[WORK INSTRUCTIONS] Take the records below from their first line to the line with "its display stand.", and restate those lines word for word.

-------- DATA FOR THIS EXERCISE

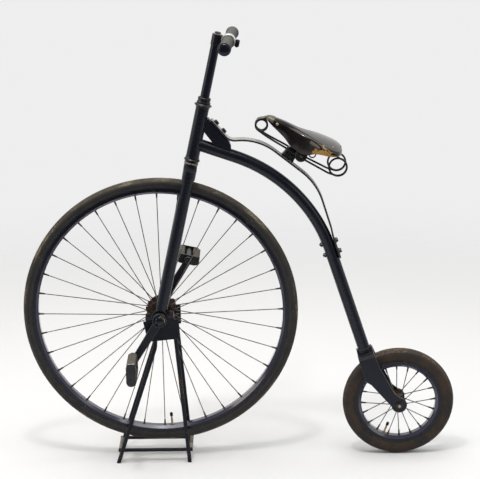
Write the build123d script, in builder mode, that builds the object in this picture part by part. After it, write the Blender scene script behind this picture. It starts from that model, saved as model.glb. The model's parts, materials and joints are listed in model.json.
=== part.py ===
"""Small-wheel penny farthing bicycle, held by its display stand.

Millimetres. X runs from the front wheel to the rear wheel, Y across, Z up from the floor.
The rider sits facing -X and the rider's left side is -Y. The steering axis passes
through the front axle, so everything on the front assembly is placed by its height up
that axis and its distance behind it.
"""
import os
from math import atan2, cos, degrees, radians, sin, tau

from build123d import *

os.makedirs("parts", exist_ok=True)

# ---------------------------------------------------------------- driving dimensions
wheelbase = 594.4
front_tyre_radius = 342.0
rear_tyre_radius = 140.0
front_axle_height = 386.0
head_tilt = 12.5
front_axle_x = (front_tyre_radius - wheelbase - rear_tyre_radius) / 2
rear_axle_x = front_axle_x + wheelbase
rear_axle_height = rear_tyre_radius

# front wheel
front_rim_flange_radius = 318.0
front_bead_radius = 311.0
front_rim_inner_radius = 304.0
front_tyre_half_width = 16.2
front_spoke_count = 36
front_spoke_phase = -0.5
spoke_seat = 0.3
hub_flange_offset = 25.5
hub_flange_radius = 34.0
hub_barrel_radius = 12.0
hub_end_offset = 33.7
axle_radius = 10.0
bearing_clearance = 0.05

# rear wheel
rear_rim_flange_radius = 109.0
rear_bead_radius = 101.6
rear_rim_inner_radius = 93.5
rear_tyre_half_width = 16.0
rear_spoke_count = 20
rear_spoke_phase = -2.6
rear_hub_flange_offset = 25.0
rear_hub_flange_radius = 19.0
rear_hub_end_offset = 30.0
rear_axle_radius = 4.75

# cranks and pedals
crank_length = 127.0
crank_angle = 32.0
crank_inner_face = 66.5
crank_thickness = 12.0
crank_boss_radius = 17.0
pedal_mid_offset = 125.0
pedal_length = 84.0

# fork, bearings and headset, by height up the steering axis
leg_offset = 47.0
leg_radius = 14.3
bearing_radius = 21.0
bearing_inner_face = 34.0
bearing_outer_face = 60.0
bearing_tilt = 6.3
crown_bottom = 358.0
crown_top = 380.0
collar_top = 385.0
race_top = 389.7
lower_cup_bottom = 390.0
head_tube_bottom = 404.0
head_tube_top = 527.0
upper_cup_top = 538.0
locknut_bottom = 538.3
locknut_top = 553.0
steerer_radius = 12.7
head_tube_radius = 16.2

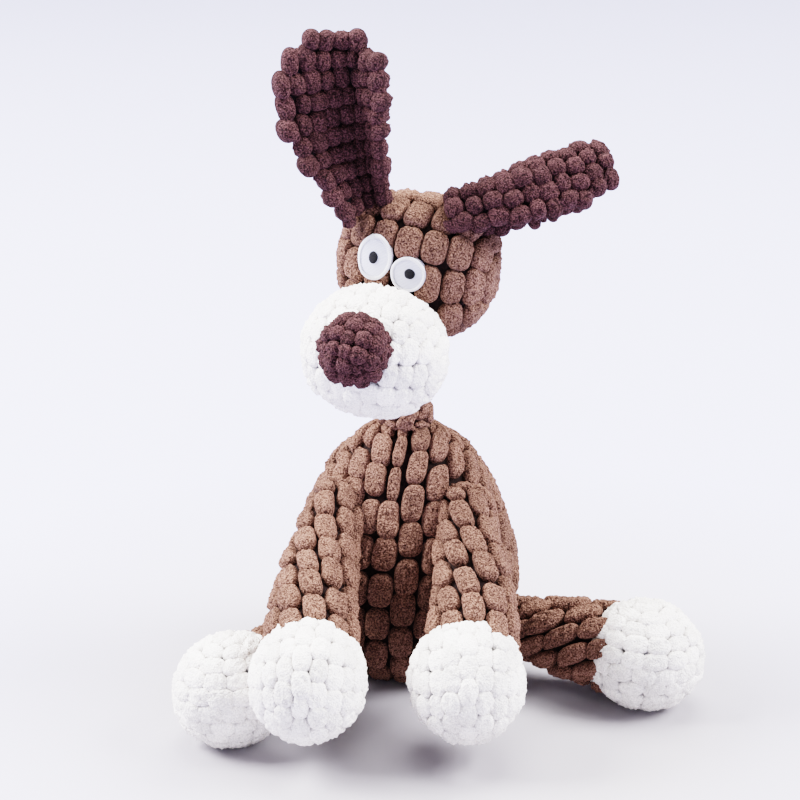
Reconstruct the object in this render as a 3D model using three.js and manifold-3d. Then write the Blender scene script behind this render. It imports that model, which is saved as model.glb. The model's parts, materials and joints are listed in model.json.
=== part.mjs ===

----------------

[WRITTEN RESPONSE]
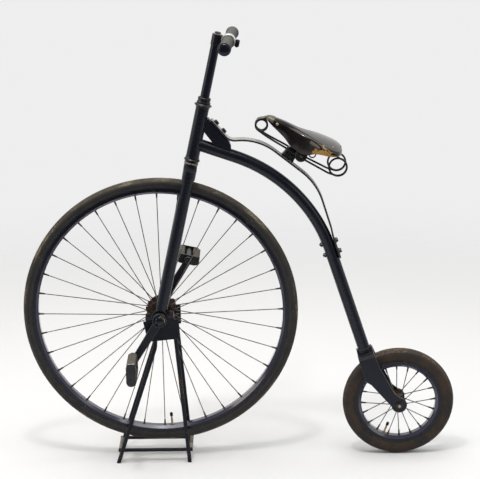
Write the build123d script, in builder mode, that builds the object in this picture part by part. After it, write the Blender scene script behind this picture. It starts from that model, saved as model.glb. The model's parts, materials and joints are listed in model.json.
=== part.py ===
"""Small-wheel penny farthing bicycle, held by its display stand.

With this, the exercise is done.